___ Supplied data
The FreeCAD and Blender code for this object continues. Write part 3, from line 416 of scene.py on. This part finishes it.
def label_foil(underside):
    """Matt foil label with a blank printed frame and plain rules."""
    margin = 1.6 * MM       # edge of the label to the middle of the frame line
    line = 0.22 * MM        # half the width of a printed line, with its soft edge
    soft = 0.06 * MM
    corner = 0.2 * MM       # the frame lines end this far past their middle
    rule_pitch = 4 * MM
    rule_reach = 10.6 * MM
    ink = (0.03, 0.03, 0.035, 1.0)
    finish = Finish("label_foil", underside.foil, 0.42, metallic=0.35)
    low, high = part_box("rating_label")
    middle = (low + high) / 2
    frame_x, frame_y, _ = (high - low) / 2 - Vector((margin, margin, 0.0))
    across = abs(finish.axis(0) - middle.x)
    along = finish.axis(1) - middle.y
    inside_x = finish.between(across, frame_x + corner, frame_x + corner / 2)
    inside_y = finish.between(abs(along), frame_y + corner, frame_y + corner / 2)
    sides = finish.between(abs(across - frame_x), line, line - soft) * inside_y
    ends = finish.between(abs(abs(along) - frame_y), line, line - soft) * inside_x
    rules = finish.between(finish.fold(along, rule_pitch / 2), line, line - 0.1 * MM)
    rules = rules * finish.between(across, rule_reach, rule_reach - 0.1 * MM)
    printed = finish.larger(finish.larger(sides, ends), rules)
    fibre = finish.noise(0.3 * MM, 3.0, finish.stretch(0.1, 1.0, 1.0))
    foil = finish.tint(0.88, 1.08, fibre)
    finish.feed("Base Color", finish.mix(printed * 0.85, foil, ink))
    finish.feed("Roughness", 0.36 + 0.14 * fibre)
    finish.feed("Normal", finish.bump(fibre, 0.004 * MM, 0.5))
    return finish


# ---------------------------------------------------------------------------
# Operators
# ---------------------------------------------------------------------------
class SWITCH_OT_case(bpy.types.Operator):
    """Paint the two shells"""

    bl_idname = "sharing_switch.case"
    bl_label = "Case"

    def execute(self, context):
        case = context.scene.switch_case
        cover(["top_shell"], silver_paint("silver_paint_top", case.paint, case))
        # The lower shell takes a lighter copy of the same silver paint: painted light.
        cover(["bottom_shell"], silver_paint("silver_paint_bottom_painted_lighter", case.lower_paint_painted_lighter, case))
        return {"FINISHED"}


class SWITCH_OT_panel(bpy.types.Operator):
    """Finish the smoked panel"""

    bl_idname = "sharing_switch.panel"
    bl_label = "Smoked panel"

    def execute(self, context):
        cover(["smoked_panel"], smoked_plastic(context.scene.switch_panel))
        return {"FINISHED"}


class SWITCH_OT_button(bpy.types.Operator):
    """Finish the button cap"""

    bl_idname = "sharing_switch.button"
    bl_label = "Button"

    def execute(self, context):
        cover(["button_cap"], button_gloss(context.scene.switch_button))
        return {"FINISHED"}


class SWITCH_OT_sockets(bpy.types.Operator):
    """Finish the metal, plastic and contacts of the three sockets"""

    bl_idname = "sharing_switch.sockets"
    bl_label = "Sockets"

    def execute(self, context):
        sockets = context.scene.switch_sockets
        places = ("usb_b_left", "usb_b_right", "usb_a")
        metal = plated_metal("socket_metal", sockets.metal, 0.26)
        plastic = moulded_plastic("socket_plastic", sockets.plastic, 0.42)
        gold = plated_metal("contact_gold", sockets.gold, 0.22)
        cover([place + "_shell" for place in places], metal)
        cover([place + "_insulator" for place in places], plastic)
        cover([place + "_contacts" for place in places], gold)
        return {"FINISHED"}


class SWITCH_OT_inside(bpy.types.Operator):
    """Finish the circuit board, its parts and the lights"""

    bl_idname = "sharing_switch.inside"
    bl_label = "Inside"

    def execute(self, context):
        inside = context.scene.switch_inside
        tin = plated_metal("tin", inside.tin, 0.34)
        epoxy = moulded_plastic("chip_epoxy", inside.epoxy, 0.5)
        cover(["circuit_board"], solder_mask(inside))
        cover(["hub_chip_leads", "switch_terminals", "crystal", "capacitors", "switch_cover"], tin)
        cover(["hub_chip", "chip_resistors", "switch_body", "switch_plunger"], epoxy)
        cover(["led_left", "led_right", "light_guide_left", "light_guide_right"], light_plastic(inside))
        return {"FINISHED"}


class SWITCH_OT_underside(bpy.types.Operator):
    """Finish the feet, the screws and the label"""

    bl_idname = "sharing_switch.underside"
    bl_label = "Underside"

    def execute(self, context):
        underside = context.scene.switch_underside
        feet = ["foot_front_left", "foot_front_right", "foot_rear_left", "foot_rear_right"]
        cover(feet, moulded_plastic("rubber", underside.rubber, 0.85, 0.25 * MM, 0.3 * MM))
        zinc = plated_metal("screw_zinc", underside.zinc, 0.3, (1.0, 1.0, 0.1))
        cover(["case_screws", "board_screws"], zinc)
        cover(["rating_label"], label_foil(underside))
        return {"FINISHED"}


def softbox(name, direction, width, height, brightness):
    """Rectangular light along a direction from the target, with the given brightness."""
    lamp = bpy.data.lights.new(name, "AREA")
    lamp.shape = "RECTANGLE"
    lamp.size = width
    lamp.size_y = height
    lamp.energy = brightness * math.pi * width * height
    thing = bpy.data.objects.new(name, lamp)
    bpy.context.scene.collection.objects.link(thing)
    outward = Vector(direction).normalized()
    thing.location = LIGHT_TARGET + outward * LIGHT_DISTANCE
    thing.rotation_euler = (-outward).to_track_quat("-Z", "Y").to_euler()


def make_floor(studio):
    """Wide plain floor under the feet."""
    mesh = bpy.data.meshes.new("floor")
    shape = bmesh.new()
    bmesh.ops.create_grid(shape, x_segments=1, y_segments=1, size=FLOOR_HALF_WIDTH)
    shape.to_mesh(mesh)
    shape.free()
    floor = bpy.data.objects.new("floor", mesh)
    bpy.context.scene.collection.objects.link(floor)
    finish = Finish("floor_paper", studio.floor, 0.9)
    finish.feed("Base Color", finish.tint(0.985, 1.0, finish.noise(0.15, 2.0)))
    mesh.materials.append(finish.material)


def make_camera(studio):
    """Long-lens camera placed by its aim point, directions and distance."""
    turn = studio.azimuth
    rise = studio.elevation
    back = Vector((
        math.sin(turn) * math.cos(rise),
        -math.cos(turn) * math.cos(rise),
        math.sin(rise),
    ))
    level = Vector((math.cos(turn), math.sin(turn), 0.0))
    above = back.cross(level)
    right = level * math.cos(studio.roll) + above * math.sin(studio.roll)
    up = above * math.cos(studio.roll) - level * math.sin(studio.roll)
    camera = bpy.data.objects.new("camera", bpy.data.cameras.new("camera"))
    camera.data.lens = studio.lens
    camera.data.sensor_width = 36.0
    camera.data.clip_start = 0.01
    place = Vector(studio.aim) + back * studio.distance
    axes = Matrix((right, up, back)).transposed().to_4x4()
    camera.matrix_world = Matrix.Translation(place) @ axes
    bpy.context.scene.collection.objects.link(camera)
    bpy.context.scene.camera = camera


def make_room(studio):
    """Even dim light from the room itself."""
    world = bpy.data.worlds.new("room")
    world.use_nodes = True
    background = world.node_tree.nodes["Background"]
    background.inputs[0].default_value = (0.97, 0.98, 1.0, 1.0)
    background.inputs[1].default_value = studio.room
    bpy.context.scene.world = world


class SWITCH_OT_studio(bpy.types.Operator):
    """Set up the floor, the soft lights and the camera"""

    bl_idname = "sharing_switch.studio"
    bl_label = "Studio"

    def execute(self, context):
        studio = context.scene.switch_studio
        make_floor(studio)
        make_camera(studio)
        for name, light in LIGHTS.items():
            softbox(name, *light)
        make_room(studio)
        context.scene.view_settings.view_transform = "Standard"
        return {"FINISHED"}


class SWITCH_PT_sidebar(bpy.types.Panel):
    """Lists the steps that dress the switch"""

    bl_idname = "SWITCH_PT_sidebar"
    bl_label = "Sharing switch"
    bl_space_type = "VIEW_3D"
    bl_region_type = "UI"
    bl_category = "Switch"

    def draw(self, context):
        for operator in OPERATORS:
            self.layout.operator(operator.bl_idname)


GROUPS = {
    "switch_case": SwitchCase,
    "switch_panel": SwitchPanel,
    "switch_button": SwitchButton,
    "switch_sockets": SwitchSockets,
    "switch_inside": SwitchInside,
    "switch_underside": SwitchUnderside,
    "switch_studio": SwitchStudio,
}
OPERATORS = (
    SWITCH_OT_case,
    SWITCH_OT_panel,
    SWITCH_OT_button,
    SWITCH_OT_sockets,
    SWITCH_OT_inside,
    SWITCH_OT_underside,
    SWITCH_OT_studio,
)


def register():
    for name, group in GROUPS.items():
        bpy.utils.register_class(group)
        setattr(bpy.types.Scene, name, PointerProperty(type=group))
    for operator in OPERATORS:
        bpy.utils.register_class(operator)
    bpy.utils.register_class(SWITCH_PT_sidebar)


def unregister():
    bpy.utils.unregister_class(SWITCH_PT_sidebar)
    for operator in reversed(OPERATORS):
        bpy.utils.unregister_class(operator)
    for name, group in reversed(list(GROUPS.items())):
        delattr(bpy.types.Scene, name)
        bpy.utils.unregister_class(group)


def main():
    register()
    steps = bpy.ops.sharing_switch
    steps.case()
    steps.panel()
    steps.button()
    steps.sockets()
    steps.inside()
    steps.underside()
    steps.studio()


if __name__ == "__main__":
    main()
______
___ Supplied data
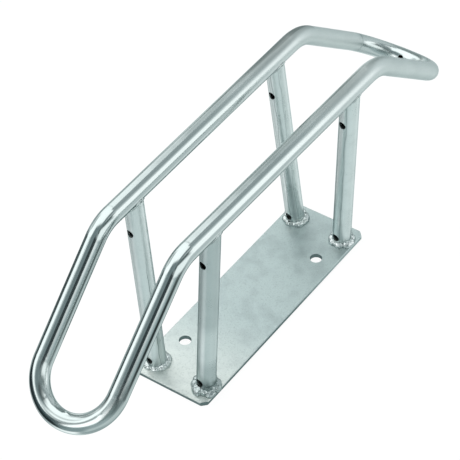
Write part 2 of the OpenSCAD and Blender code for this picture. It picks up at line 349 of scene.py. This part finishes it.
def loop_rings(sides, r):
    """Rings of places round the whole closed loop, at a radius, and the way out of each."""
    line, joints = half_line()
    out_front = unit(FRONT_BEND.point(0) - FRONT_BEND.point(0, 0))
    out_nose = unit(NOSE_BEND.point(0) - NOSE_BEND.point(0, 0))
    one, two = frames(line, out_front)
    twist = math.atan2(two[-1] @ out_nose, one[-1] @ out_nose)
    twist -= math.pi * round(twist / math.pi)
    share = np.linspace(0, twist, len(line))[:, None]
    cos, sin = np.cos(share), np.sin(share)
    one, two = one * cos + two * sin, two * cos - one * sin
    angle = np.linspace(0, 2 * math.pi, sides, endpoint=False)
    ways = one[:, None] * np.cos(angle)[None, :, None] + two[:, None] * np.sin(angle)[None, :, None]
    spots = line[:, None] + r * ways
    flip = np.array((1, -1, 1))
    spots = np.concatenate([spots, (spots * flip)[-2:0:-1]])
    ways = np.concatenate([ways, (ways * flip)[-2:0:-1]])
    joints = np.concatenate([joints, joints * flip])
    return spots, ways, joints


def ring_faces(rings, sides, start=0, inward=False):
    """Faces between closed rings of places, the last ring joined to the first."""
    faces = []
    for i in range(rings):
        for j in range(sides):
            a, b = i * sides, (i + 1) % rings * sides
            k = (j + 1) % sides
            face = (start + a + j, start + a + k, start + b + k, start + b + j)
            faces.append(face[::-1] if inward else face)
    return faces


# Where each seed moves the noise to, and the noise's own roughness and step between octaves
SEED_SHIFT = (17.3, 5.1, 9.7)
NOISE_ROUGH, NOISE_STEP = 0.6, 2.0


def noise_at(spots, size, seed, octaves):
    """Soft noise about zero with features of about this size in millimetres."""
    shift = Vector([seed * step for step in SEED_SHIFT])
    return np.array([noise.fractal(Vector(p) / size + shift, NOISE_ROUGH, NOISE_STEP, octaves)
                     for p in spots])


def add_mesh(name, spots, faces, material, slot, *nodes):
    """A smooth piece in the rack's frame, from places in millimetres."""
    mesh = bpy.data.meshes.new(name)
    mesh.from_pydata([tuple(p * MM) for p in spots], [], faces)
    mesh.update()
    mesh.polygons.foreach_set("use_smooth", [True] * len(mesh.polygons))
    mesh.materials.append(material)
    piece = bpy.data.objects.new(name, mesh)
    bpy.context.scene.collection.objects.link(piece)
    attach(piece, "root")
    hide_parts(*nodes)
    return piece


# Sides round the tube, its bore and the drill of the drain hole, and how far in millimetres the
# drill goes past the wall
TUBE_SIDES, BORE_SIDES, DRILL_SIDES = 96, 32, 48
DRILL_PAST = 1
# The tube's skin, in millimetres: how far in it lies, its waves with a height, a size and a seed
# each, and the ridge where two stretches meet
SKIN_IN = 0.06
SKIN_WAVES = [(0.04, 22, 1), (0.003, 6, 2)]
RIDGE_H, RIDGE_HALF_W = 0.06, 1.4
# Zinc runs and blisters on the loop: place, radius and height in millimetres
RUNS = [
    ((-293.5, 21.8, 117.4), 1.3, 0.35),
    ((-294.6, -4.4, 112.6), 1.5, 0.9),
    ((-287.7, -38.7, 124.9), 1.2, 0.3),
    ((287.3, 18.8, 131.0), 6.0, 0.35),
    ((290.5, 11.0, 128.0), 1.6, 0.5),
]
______
Aim of the exercise
Retype, word for word, every line from the line with "Write part 2" to the line with "NOISE_ROUGH, NOISE_STEP = 0.6, 2.0", inclusive. Add nothing.

Solution to this exercise
Write part 2 of the OpenSCAD and Blender code for this picture. It picks up at line 349 of scene.py. This part finishes it.
def loop_rings(sides, r):
    """Rings of places round the whole closed loop, at a radius, and the way out of each."""
    line, joints = half_line()
    out_front = unit(FRONT_BEND.point(0) - FRONT_BEND.point(0, 0))
    out_nose = unit(NOSE_BEND.point(0) - NOSE_BEND.point(0, 0))
    one, two = frames(line, out_front)
    twist = math.atan2(two[-1] @ out_nose, one[-1] @ out_nose)
    twist -= math.pi * round(twist / math.pi)
    share = np.linspace(0, twist, len(line))[:, None]
    cos, sin = np.cos(share), np.sin(share)
    one, two = one * cos + two * sin, two * cos - one * sin
    angle = np.linspace(0, 2 * math.pi, sides, endpoint=False)
    ways = one[:, None] * np.cos(angle)[None, :, None] + two[:, None] * np.sin(angle)[None, :, None]
    spots = line[:, None] + r * ways
    flip = np.array((1, -1, 1))
    spots = np.concatenate([spots, (spots * flip)[-2:0:-1]])
    ways = np.concatenate([ways, (ways * flip)[-2:0:-1]])
    joints = np.concatenate([joints, joints * flip])
    return spots, ways, joints


def ring_faces(rings, sides, start=0, inward=False):
    """Faces between closed rings of places, the last ring joined to the first."""
    faces = []
    for i in range(rings):
        for j in range(sides):
            a, b = i * sides, (i + 1) % rings * sides
            k = (j + 1) % sides
            face = (start + a + j, start + a + k, start + b + k, start + b + j)
            faces.append(face[::-1] if inward else face)
    return faces


# Where each seed moves the noise to, and the noise's own roughness and step between octaves
SEED_SHIFT = (17.3, 5.1, 9.7)
NOISE_ROUGH, NOISE_STEP = 0.6, 2.0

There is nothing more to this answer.